--- RAW DATA ---
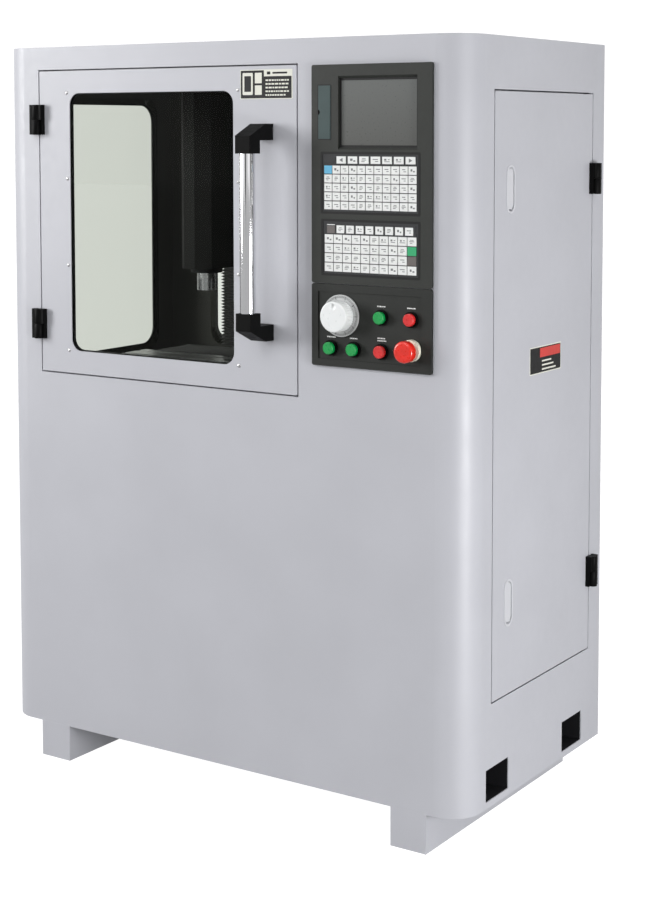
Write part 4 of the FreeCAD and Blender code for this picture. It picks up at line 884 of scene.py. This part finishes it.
class Studio:
    """The white cyclorama: white to the camera, softer as light, and broken by dark gaps in reflections."""

    def __init__(self):
        world = bpy.data.worlds.new("studio")
        scene.world = world
        world.use_nodes = True
        self.nodes = world.node_tree.nodes
        self.links = world.node_tree.links
        self.nodes.clear()

    def background(self, strength):
        """An even white surround."""
        node = self.nodes.new("ShaderNodeBackground")
        node.inputs["Color"].default_value = (1, 1, 1, 1)
        node.inputs["Strength"].default_value = strength
        return node

    def mix(self, factor, first, second):
        """The first shader where the factor is 0, the second where it is 1."""
        node = self.nodes.new("ShaderNodeMixShader")
        self.links.new(factor, node.inputs[0])
        self.links.new(first.outputs[0], node.inputs[1])
        self.links.new(second.outputs[0], node.inputs[2])
        return node

    def compass(self, stops):
        """Brightness by compass direction: 0 is the operator's side, turning towards the machine's right."""
        where = self.nodes.new("ShaderNodeTexCoord")
        split = self.nodes.new("ShaderNodeSeparateXYZ")
        self.links.new(where.outputs["Generated"], split.inputs[0])
        flip = self.nodes.new("ShaderNodeMath")
        flip.operation = "MULTIPLY"
        flip.inputs[1].default_value = -1
        self.links.new(split.outputs["Y"], flip.inputs[0])
        turn = self.nodes.new("ShaderNodeMath")
        turn.operation = "ARCTAN2"
        self.links.new(split.outputs["X"], turn.inputs[0])
        self.links.new(flip.outputs[0], turn.inputs[1])
        spread = self.nodes.new("ShaderNodeMapRange")
        spread.inputs["From Min"].default_value = -math.pi
        spread.inputs["From Max"].default_value = math.pi
        self.links.new(turn.outputs[0], spread.inputs["Value"])
        ramp = self.nodes.new("ShaderNodeValToRGB")
        points = ramp.color_ramp.elements
        while len(points) < len(stops):
            points.new(0.5)
        for point, (degrees, level) in zip(points, stops):
            point.position = (degrees + 180) / 360
            point.color = (level, level, level, 1)
        self.links.new(spread.outputs["Result"], ramp.inputs["Fac"])
        node = self.background(1.0)
        self.links.new(ramp.outputs["Color"], node.inputs["Color"])
        return node

    def build(self):
        """Choose between the three by the kind of ray."""
        path = self.nodes.new("ShaderNodeLightPath")
        shiny = self.mix(path.outputs["Is Glossy Ray"], self.compass(SOFT_LIGHT), self.compass(REFLECTIONS))
        seen = self.mix(path.outputs["Is Camera Ray"], shiny, self.background(SURROUNDINGS_SEEN))
        out = self.nodes.new("ShaderNodeOutputWorld")
        self.links.new(seen.outputs[0], out.inputs["Surface"])


Studio().build()


def area(name, place, target, size, power):
    """A rectangular lamp at a place, turned towards a target; its power is in watts."""
    light = bpy.data.lights.new(name, "AREA")
    light.shape = "RECTANGLE"
    light.size, light.size_y = size
    light.energy = power
    obj = bpy.data.objects.new(name, light)
    scene.collection.objects.link(obj)
    obj.location = place
    obj.rotation_euler = (Vector(target) - Vector(place)).to_track_quat("-Z", "Y").to_euler()


area("key_light", (3.0, -0.9, 0.35), (0.55, 0.0, 0.45), (1.0, 1.2), 72)
area("side_light", (-4.2, -2.9, 2.0), (-0.5, -0.1, 0.9), (1.5, 2.5), 185)
area("front_light", (0.0, -4.4, 4.0), (0.0, -0.2, 1.2), (2.5, 1.5), 51)
area("top_light", (0.0, 0.0, 4.2), (0.0, 0.0, 0.0), (3.0, 3.0), 15)

scene.view_settings.view_transform = "Standard"
scene.view_settings.look = "None"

--- INSTRUCTIONS TO FOLLOW ---
Repeat the material in full, exactly as it stands.

--- EXERCISE SOLUTION ---
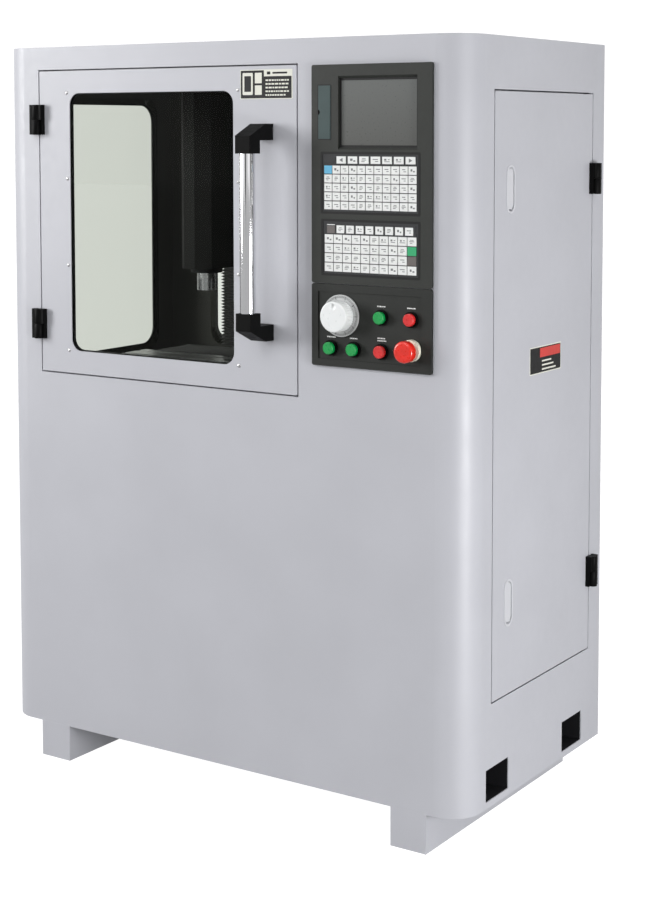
Write part 4 of the FreeCAD and Blender code for this picture. It picks up at line 884 of scene.py. This part finishes it.
class Studio:
    """The white cyclorama: white to the camera, softer as light, and broken by dark gaps in reflections."""

    def __init__(self):
        world = bpy.data.worlds.new("studio")
        scene.world = world
        world.use_nodes = True
        self.nodes = world.node_tree.nodes
        self.links = world.node_tree.links
        self.nodes.clear()

    def background(self, strength):
        """An even white surround."""
        node = self.nodes.new("ShaderNodeBackground")
        node.inputs["Color"].default_value = (1, 1, 1, 1)
        node.inputs["Strength"].default_value = strength
        return node

    def mix(self, factor, first, second):
        """The first shader where the factor is 0, the second where it is 1."""
        node = self.nodes.new("ShaderNodeMixShader")
        self.links.new(factor, node.inputs[0])
        self.links.new(first.outputs[0], node.inputs[1])
        self.links.new(second.outputs[0], node.inputs[2])
        return node

    def compass(self, stops):
        """Brightness by compass direction: 0 is the operator's side, turning towards the machine's right."""
        where = self.nodes.new("ShaderNodeTexCoord")
        split = self.nodes.new("ShaderNodeSeparateXYZ")
        self.links.new(where.outputs["Generated"], split.inputs[0])
        flip = self.nodes.new("ShaderNodeMath")
        flip.operation = "MULTIPLY"
        flip.inputs[1].default_value = -1
        self.links.new(split.outputs["Y"], flip.inputs[0])
        turn = self.nodes.new("ShaderNodeMath")
        turn.operation = "ARCTAN2"
        self.links.new(split.outputs["X"], turn.inputs[0])
        self.links.new(flip.outputs[0], turn.inputs[1])
        spread = self.nodes.new("ShaderNodeMapRange")
        spread.inputs["From Min"].default_value = -math.pi
        spread.inputs["From Max"].default_value = math.pi
        self.links.new(turn.outputs[0], spread.inputs["Value"])
        ramp = self.nodes.new("ShaderNodeValToRGB")
        points = ramp.color_ramp.elements
        while len(points) < len(stops):
            points.new(0.5)
        for point, (degrees, level) in zip(points, stops):
            point.position = (degrees + 180) / 360
            point.color = (level, level, level, 1)
        self.links.new(spread.outputs["Result"], ramp.inputs["Fac"])
        node = self.background(1.0)
        self.links.new(ramp.outputs["Color"], node.inputs["Color"])
        return node

    def build(self):
        """Choose between the three by the kind of ray."""
        path = self.nodes.new("ShaderNodeLightPath")
        shiny = self.mix(path.outputs["Is Glossy Ray"], self.compass(SOFT_LIGHT), self.compass(REFLECTIONS))
        seen = self.mix(path.outputs["Is Camera Ray"], shiny, self.background(SURROUNDINGS_SEEN))
        out = self.nodes.new("ShaderNodeOutputWorld")
        self.links.new(seen.outputs[0], out.inputs["Surface"])


Studio().build()


def area(name, place, target, size, power):
    """A rectangular lamp at a place, turned towards a target; its power is in watts."""
    light = bpy.data.lights.new(name, "AREA")
    light.shape = "RECTANGLE"
    light.size, light.size_y = size
    light.energy = power
    obj = bpy.data.objects.new(name, light)
    scene.collection.objects.link(obj)
    obj.location = place
    obj.rotation_euler = (Vector(target) - Vector(place)).to_track_quat("-Z", "Y").to_euler()


area("key_light", (3.0, -0.9, 0.35), (0.55, 0.0, 0.45), (1.0, 1.2), 72)
area("side_light", (-4.2, -2.9, 2.0), (-0.5, -0.1, 0.9), (1.5, 2.5), 185)
area("front_light", (0.0, -4.4, 4.0), (0.0, -0.2, 1.2), (2.5, 1.5), 51)
area("top_light", (0.0, 0.0, 4.2), (0.0, 0.0, 0.0), (3.0, 3.0), 15)

scene.view_settings.view_transform = "Standard"
scene.view_settings.look = "None"